MR. THOMAS BELL was born in 1810 at Letheringsett, near Holt, Norfolk.

At an early age he was apprenticed to his father, who carried on business as a millwright, and was engaged in putting up and repairing mills in the neighbourhood.

In 1832, he removed to London and obtained employment with Messrs. Hunter and English, of Bow, as outdoor foreman, to superintend the sinking of wells and the erection of mill machinery. He had charge, among other works, of the sinking of a well at the Hampstead Road Reservoir, for the New River Company, a work attended with many difficulties, on account of the nature of the strata through which the well was sunk.

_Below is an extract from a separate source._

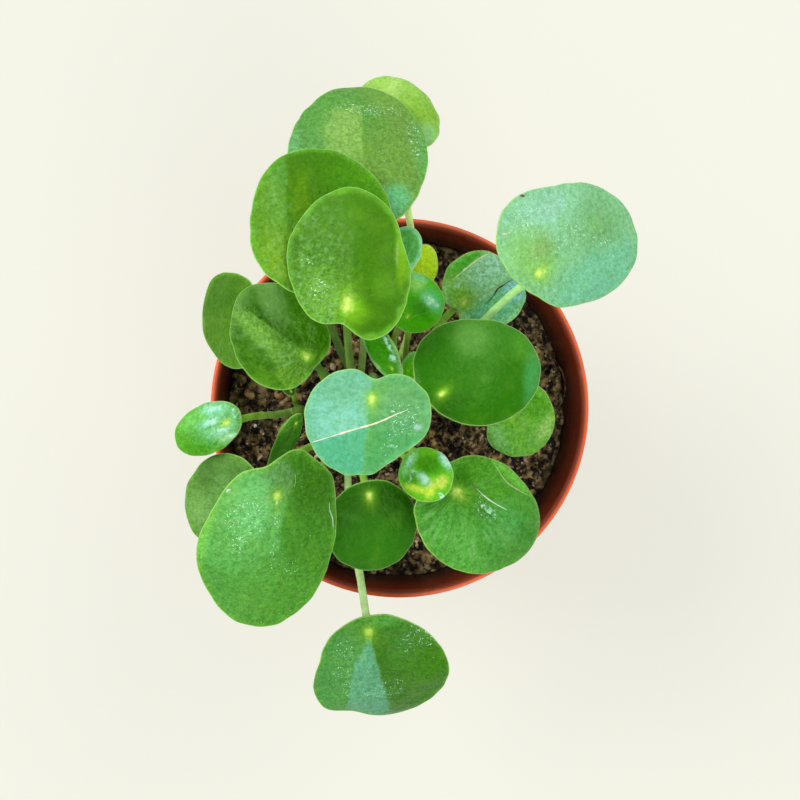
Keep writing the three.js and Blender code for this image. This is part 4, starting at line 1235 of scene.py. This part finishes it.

It was here that Mr. Bell brought himself under notice by untiring energy and by the tact he displayed, especially in the adoption of cast-iron linings for walling back the sandy soil. The well in question was 183 feet deep; and during the latter part of the work constant supervision was demanded, in consequence of the expectation that the chalk would soon be penetrated. On this being successfully accomplished, the water rose to a great height in the well.

After leaving Messrs. Hunter and English in 1839, Mr. Bell took charge of the erection of some machinery in connection with the Nottingham Old Waterworks, and was subsequently appointed Engineer to the company, which position he held until the year 1845, when the old and the new companies were amalgamated.

He then became General Superintendent for the construction of the Bristol Waterworks under the late Mr. James Simpson, Past- President Inst. C.E., having also assisted in preparing the parliamentary plans and sections for the same. Here his sterling qualities were again displayed in surmounting the difficulties incident to the line of works, which extends over upwards of 16 miles, comprising tunnels, aqueducts in masonry and iron, and compensation and storage reservoirs.

In the year 1851, Mr. Bell was appointed Resident Engineer to the Company, and occupied that position until his death. Latterly he was engaged in sinking a well at Chelvey, near Bristol, for the supply of the city, which, on account of the large quantities of water, had to be walled, but the work was successfully accomplished. While Engineer to the Bristol Waterworks, he brought out a waste-water-preventing valve, for water-closet purposes, which is still in extensive use.

Mr. Bell was elected an Associate of the Institution on the 4th of April, 1854, and, after some months of failing health, died in Bristol on the 19th of May, 1874.